Oil field jobs form their own niche in the oil and gas industry. For example, their job responsibilities, workload and scope are very different from jobs in an oil trading company. Their closest relative would be offshore oil rig jobs. Nevertheless, a roustabout on an oil field will have different ways to do his job compared to a roustabout on an offshore oil rig. In fact, a roustabout on an Alaskan oil field will also do his job differently from a roustabout on a Saudi Arabian oil field.
That said, the current boom in the oil sector is a great boon to anyone who wants to start in this industry. If you are young, fit and willing to work hard, you should be able to easily find an entry level oil field job. Note that working hard does not mean spending 12 hours every day, 7 days a week sitting on your backside in front the computer in the office. On an oil field, working hard means you engage in a lot of intense physical labor outdoors in all weathers. For example, you may need to stack 100-pound pallets during a storm.
On an oil field, you will do a lot of hard physical work. However, unlike a common construction laborer, you can expect to get the best food and lodgings as part of your salary. In terms of cash, most of you will be getting $50,000 to $80,000 per year. Of course, if you have a relevant technical or professional skill, your salary will very likely top $100,000 per year. All this is just your base salary. Don’t forget overtime. Depending on how your company pays you for overtime, you can expect another 50% to 100% on top of your base salary. A roustabout or roughneck could easily take home as much as a typical mid-level department manager of a multi-national corporation while getting as much as 6 months off every year.

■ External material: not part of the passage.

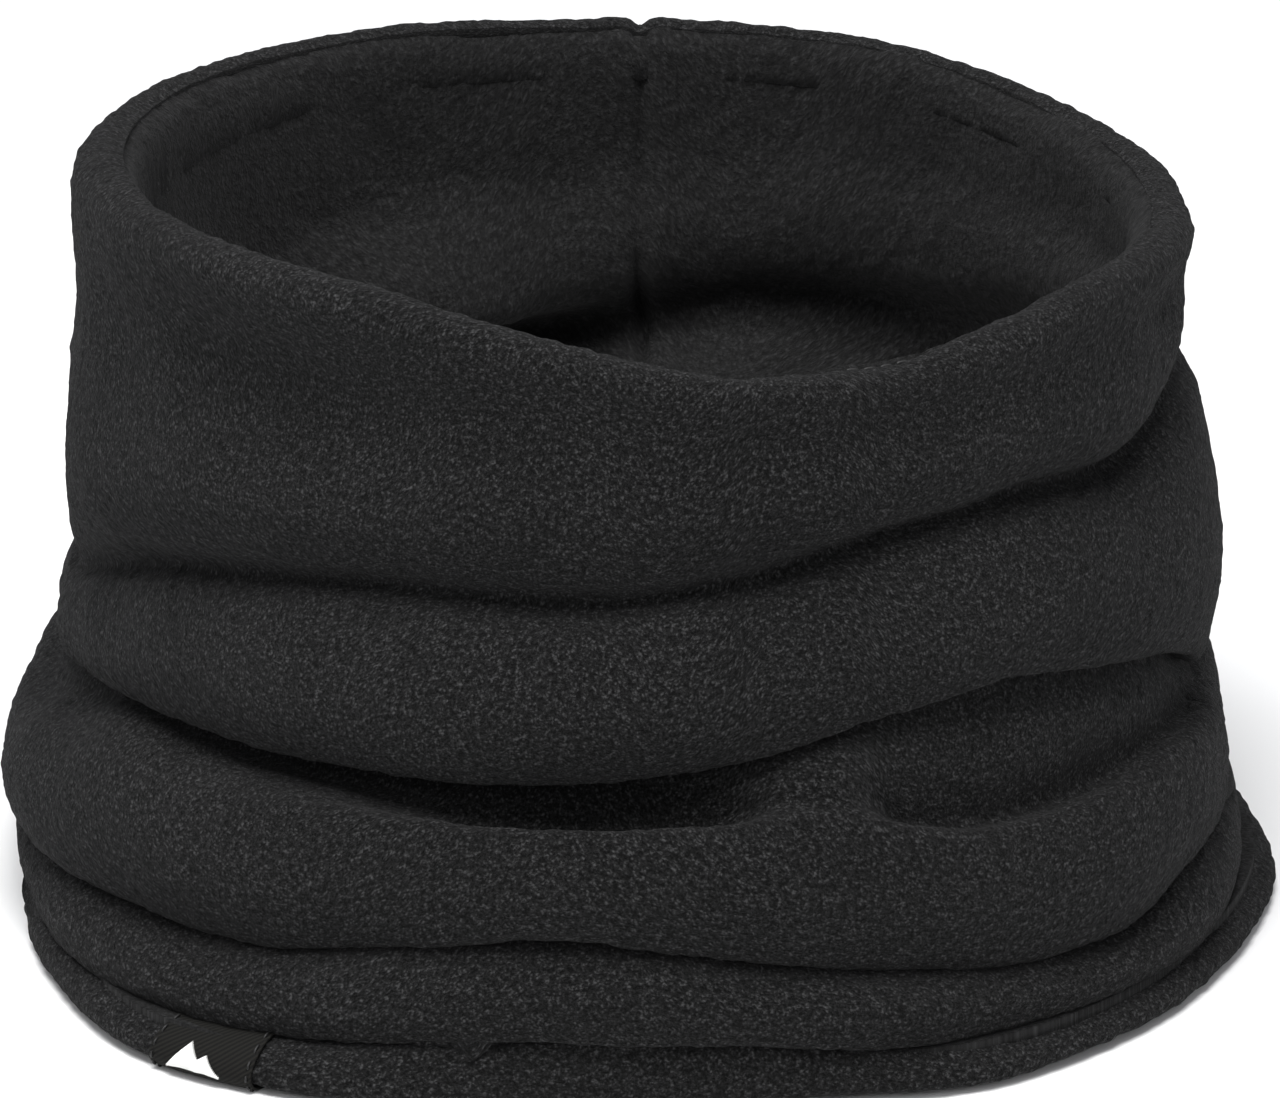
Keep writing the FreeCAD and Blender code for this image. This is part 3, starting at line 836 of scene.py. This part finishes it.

Nowadays, many oil field jobs are offering conditions and perks which were only given to oil rig jobs. Oil companies are not doing this out of generosity. Due to the slump in prices in the 1990s, they laid off too many experienced workers and failed to train new replacements. They are now paying for their lack of foresight and you will be benefiting for the next decade. As most of their experienced workers are in their late 40s and 50s, you can expect very good opportunities for advancement.
However, desperate or not, be warned that oil field jobs do not welcome drug addicts and enforce this by compulsory drug testing both during the hiring process and randomly on the job. Don’t be surprised if you are suddenly called up for a urine test or blood test. If you think this sort of thing violates your civil liberties, you should look for a different job.
Much like jobs on oil rigs, oil field jobs demand a lot of physical hard work. In compensation, you get a very good salary and benefits package for all your sweat and time. If you have the physical strength for it, this is quite a profitable exchange for you.